Exercise details: Copy all of the material below exactly.

Source data:

★ ★ ★

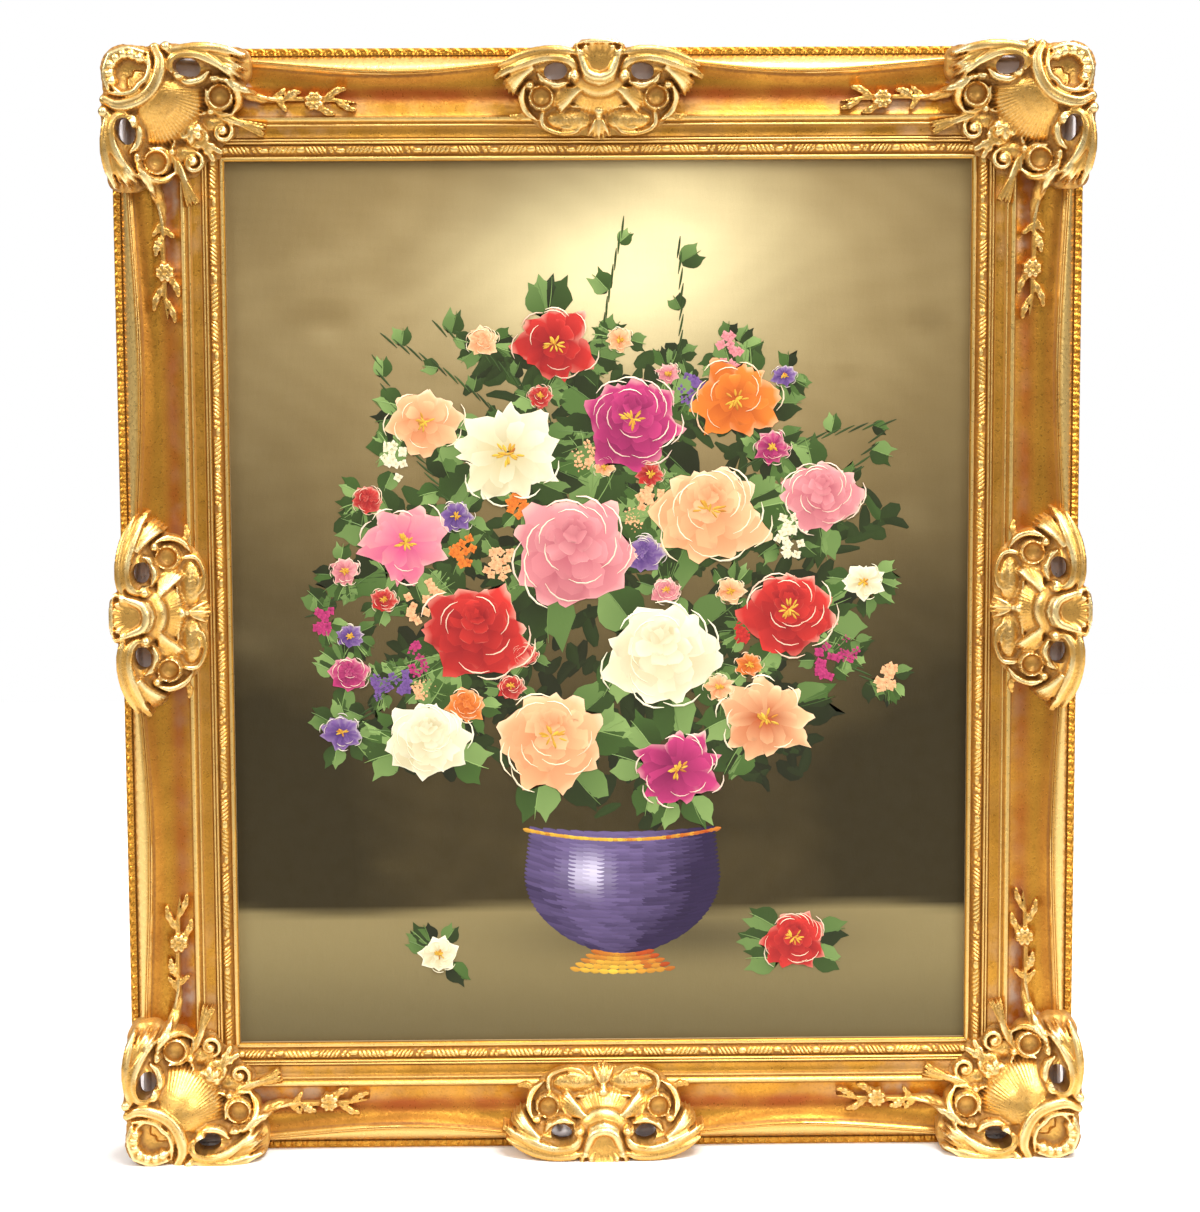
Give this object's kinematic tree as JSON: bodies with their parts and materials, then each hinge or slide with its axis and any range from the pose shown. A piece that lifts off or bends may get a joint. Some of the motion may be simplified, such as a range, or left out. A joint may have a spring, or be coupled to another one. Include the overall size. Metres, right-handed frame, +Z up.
{
  "type": "framed acrylic painting",
  "caption": "Floral still life on stretched canvas in a gilt swept frame with pierced corner and centre ornaments, hung on a wall.",
  "frame": {"origin": "hanging point on the flat back of the top rail, midway along it", "axes": "+Z up, +Y into the wall, so that the picture faces -Y; +X to the right of a viewer who faces it"},
  "size_m": [0.6588, 0.0727, 0.7608],
  "materials": {
    "gilt_wood": "gold leaf over red-brown bole, rubbed on the high edges",
    "gilt_casting": "cast composition, gilt and toned in the recesses",
    "painted_canvas": "acrylic paint on stretched cotton canvas",
    "pine": "bare planed pine"
  },
  "bodies": {
    "root": {"rail_top": "gilt_wood", "rail_left": "gilt_wood", "rail_bottom": "gilt_wood", "rail_right": "gilt_wood", "corner_ornament_bottom_left": "gilt_casting", "corner_ornament_top_right": "gilt_casting", "corner_ornament_bottom_right": "gilt_casting", "corner_ornament_top_left": "gilt_casting", "centre_ornament_top": "gilt_casting", "centre_ornament_left": "gilt_casting", "centre_ornament_bottom": "gilt_casting", "centre_ornament_right": "gilt_casting", "canvas": "painted_canvas", "stretcher_top": "pine", "stretcher_left": "pine", "stretcher_bottom": "pine", "stretcher_right": "pine"}
  },
  "joints": []
}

★ ★ ★

Solution:
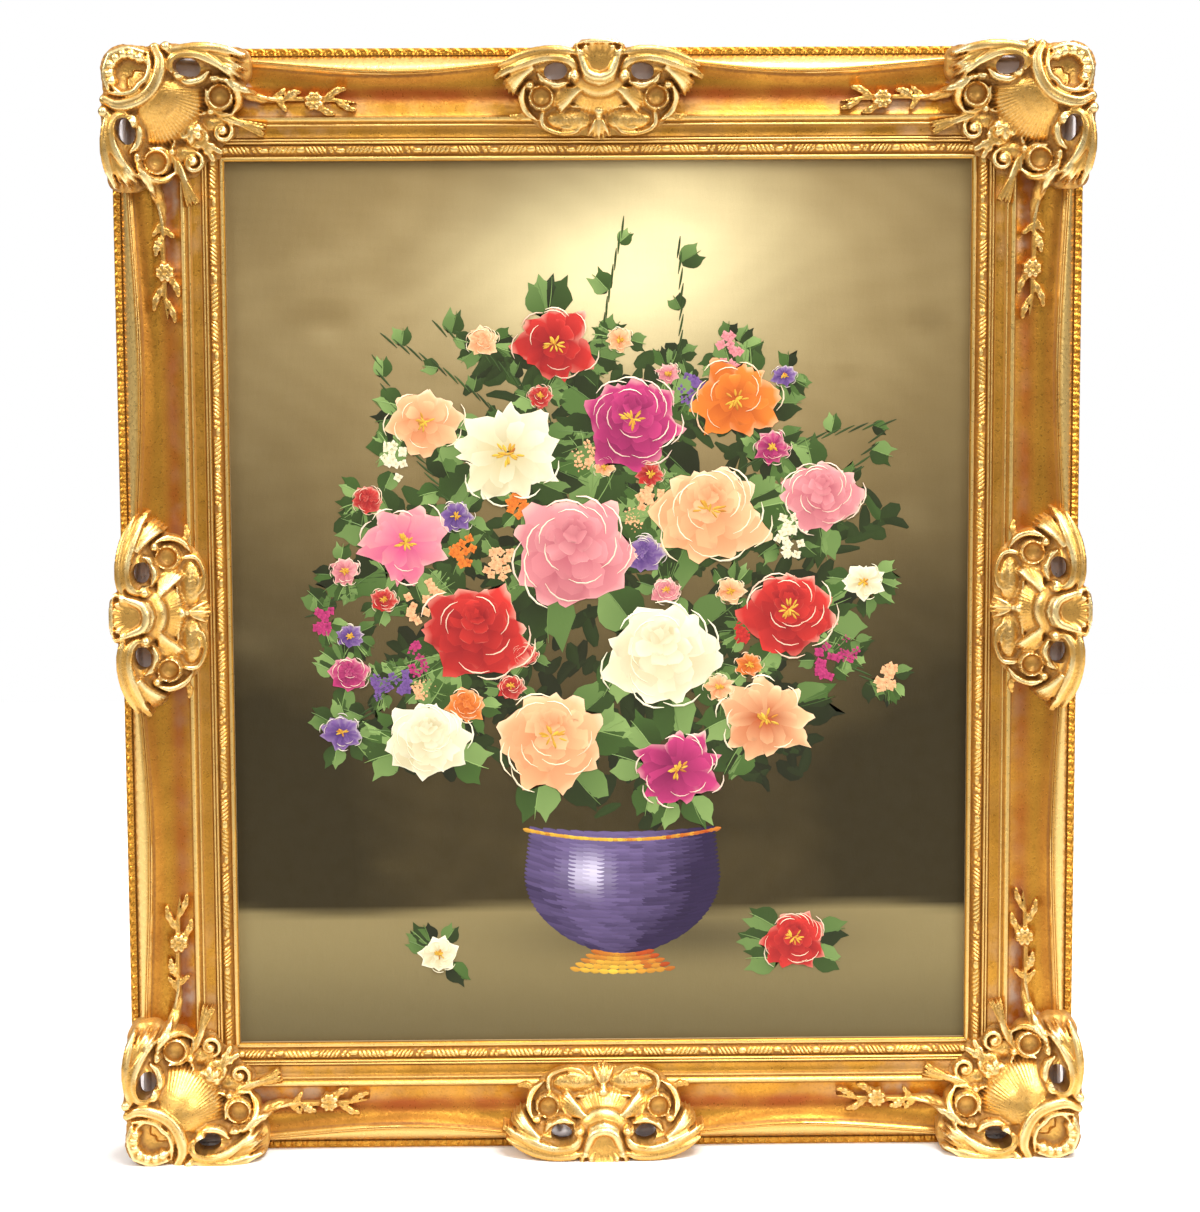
Give this object's kinematic tree as JSON: bodies with their parts and materials, then each hinge or slide with its axis and any range from the pose shown. A piece that lifts off or bends may get a joint. Some of the motion may be simplified, such as a range, or left out. A joint may have a spring, or be coupled to another one. Include the overall size. Metres, right-handed frame, +Z up.
{
  "type": "framed acrylic painting",
  "caption": "Floral still life on stretched canvas in a gilt swept frame with pierced corner and centre ornaments, hung on a wall.",
  "frame": {"origin": "hanging point on the flat back of the top rail, midway along it", "axes": "+Z up, +Y into the wall, so that the picture faces -Y; +X to the right of a viewer who faces it"},
  "size_m": [0.6588, 0.0727, 0.7608],
  "materials": {
    "gilt_wood": "gold leaf over red-brown bole, rubbed on the high edges",
    "gilt_casting": "cast composition, gilt and toned in the recesses",
    "painted_canvas": "acrylic paint on stretched cotton canvas",
    "pine": "bare planed pine"
  },
  "bodies": {
    "root": {"rail_top": "gilt_wood", "rail_left": "gilt_wood", "rail_bottom": "gilt_wood", "rail_right": "gilt_wood", "corner_ornament_bottom_left": "gilt_casting", "corner_ornament_top_right": "gilt_casting", "corner_ornament_bottom_right": "gilt_casting", "corner_ornament_top_left": "gilt_casting", "centre_ornament_top": "gilt_casting", "centre_ornament_left": "gilt_casting", "centre_ornament_bottom": "gilt_casting", "centre_ornament_right": "gilt_casting", "canvas": "painted_canvas", "stretcher_top": "pine", "stretcher_left": "pine", "stretcher_bottom": "pine", "stretcher_right": "pine"}
  },
  "joints": []
}